Molly Antopol: I first read Grace Paley in a college American Literature seminar. By then, I already knew that I loved short stories, and that I wanted to write fiction—but I’d never encountered anything like her work. Her stories are so funny, so smart, and just incredibly compassionate; I was blown away by the emotional generosity she demonstrates towards all her characters, even the ones who behave badly. As much as anything, though, I was amazed to encounter her people on the page. These were characters I knew from life: a certain type of Old-World, lefty Jew whose family talks politics around the dinner table. I’d never seen anyone write so intimately about the background I come from. She captured the voices I’d grown up hearing, but had never before read.
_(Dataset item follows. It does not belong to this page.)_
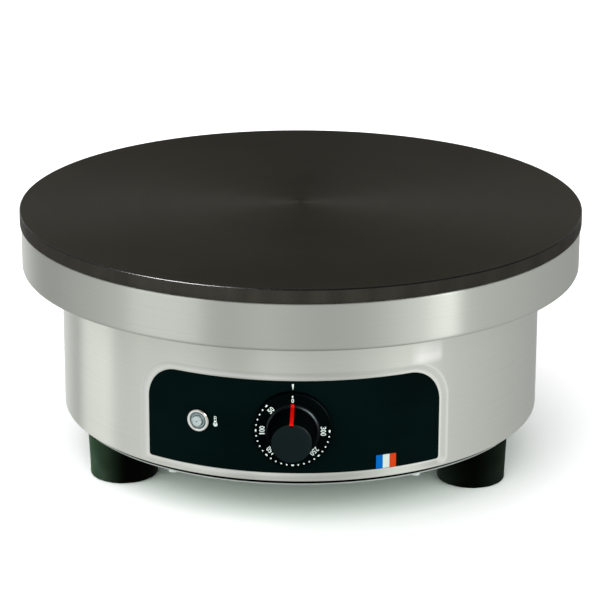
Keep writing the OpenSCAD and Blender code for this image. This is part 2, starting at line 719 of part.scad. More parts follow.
griddle_plate();
centre_stud();
tie_rods();
tie_spacers();
tie_washers();
tie_nuts();
element_outer();
element_middle();
element_inner();
element_clamp();
clamp_nut();
insulation_disc();
heat_shield();
upper_ring();
body_shell();
panel_overlay();
thermostat_bracket();
thermostat_body();
thermostat_screws();
sensing_bulb();
bulb_clip();
bulb_clip_screw();
capillary_tube();
limit_cutout();
lamp_body();
lamp_nut();
lamp_bezel();
lamp_lens();
wiring_bracket();
bracket_screws();
terminal_block();
terminal_screws();
earth_stud();
link_bars();
link_nuts();
thermostat_leads();
element_leads();
lamp_leads();
earth_lead();
gland_body();
gland_dome_nut();
gland_seal();
gland_locknut();
base_seal();
bottom_plate();
bottom_plate_screws();
rubber_feet();
foot_washers();
foot_screws();
foot_nuts();
whole_knob();  // control_knob
knob_pointer();
knob_spring_clip();
thermostat_spindle();
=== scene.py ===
import bpy
import bmesh
import json
import math
from mathutils import Matrix, Vector

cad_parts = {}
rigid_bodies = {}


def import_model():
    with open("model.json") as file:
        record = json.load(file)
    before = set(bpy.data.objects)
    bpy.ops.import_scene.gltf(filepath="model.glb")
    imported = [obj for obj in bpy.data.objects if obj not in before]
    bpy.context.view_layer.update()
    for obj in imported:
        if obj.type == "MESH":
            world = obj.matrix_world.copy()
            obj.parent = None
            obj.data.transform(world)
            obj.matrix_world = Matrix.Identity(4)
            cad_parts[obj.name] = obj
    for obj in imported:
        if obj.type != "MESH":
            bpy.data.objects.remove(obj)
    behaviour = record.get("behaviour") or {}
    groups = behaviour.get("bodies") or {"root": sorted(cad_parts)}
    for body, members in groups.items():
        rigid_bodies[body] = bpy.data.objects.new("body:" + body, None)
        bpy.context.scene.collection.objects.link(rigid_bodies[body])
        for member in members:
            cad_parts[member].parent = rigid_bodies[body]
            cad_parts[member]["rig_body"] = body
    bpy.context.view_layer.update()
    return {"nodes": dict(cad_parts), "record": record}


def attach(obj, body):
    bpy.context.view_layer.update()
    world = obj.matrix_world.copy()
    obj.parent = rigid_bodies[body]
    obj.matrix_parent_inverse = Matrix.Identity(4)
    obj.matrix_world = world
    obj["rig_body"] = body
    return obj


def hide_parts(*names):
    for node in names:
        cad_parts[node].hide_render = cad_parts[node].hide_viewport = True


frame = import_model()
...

Paley's voice made me think of my grandparents' generation: their idealism, their contradictions, and especially their politics. I know the world she chronicled—my grandfather, who was very active in the Communist Party, might have been one of her characters. Politics was a central part of his life, something his children inherited, in part, because the political arena entered his home—their house was always being monitored by the government. Even before I started writing, I used to try to imagine what it had been like for my mom and for her siblings to grow up under surveillance, to know that all her most peaceful and private moments were being recorded and catalogued.
Paley herself devoted a great deal of time to activism. She was involved in many political groups, traveling often to advocate for issues she cared about, at the same time she was writing stories, poetry, and political essays. In interviews, you can sense how frayed she sometimes was: as if, with politics, and being a mom, and writing, her life was cluttered with too many good things. She seemed tired in the way you might feel exhausted after a day that’s incredibly full. But the political world she portrays so vividly is one of the things that, for me, greatly enhances her fiction.
“Wants,” a story I love for its power and compassion and brevity, is a great example of the subtle ways Paley’s political orientation manifests in her fiction. The narrator, a woman who owes an insane amount of overdue fines for library books, is finally going to return them—when she runs into her ex-husband on the steps of the library. I love how she greets him:
Hello my life, I said. We had once been married for twenty-seven years, so I felt justified.
They have an incredibly intense and heartbreaking conversation about what he’d wanted out of life and marriage versus what she’d wanted. The man wanted the trappings of success—good meals, nice things, a sailboat (which he claims he might still one day buy). “I’m doing well this year and can look forward to better,” he says, “but you always wanted nothing.” The accusation knocks her flat. As he walks away, she defends herself against his charge by detailing her own set of wants, totally different from her ex-husband’s:
I want, for instance, to be a different person. I want to be the woman who brings these two books back in two weeks. I want to be the effective citizen who changes the school system and addresses the Board of Estimate on the troubles of this dear urban center. I had promised my children to end the war before they grew up.
So “Wants” juxtaposes two contradictory measures of success—civic and material—and though it’s clear why these two grew apart, Paley treats both points of view with understanding and respect. In a page and a half, we get the full lives of these two people, a penetrating sense of who they were and what they want to be, and maybe a sense of the irreconcilability of humanitarian engagement and financial comfort.
I love how Paley’s stories, in this way, start off with intimate domestic situations that spin out effortlessly into a more global arena. In her work, it all begins with kitchen-table politics, or living-room politics, and moves from there out into the world. And because politics feel like an essential part of the makeup of her characters, I never feel like Paley’s being preachy; in “Wants,” the narrator wants to do all this organizing, and she’s upset with the gentrification in the neighborhood, but it never feels didactic because the political identity is so deeply embedded within the character. It’s the difference between writing about people who live political lives, and writing “Political Fiction” with a capital “P.” That’s an important distinction. Politics are as important to Paley’s characters as family, as ingrained in their personalities—and so their politics inform how they act and how they speak and what they care about. But these characters feel like complex, lifelike people, and so their views—and Paley’s own concerns—never feel message-y or heavy-handed.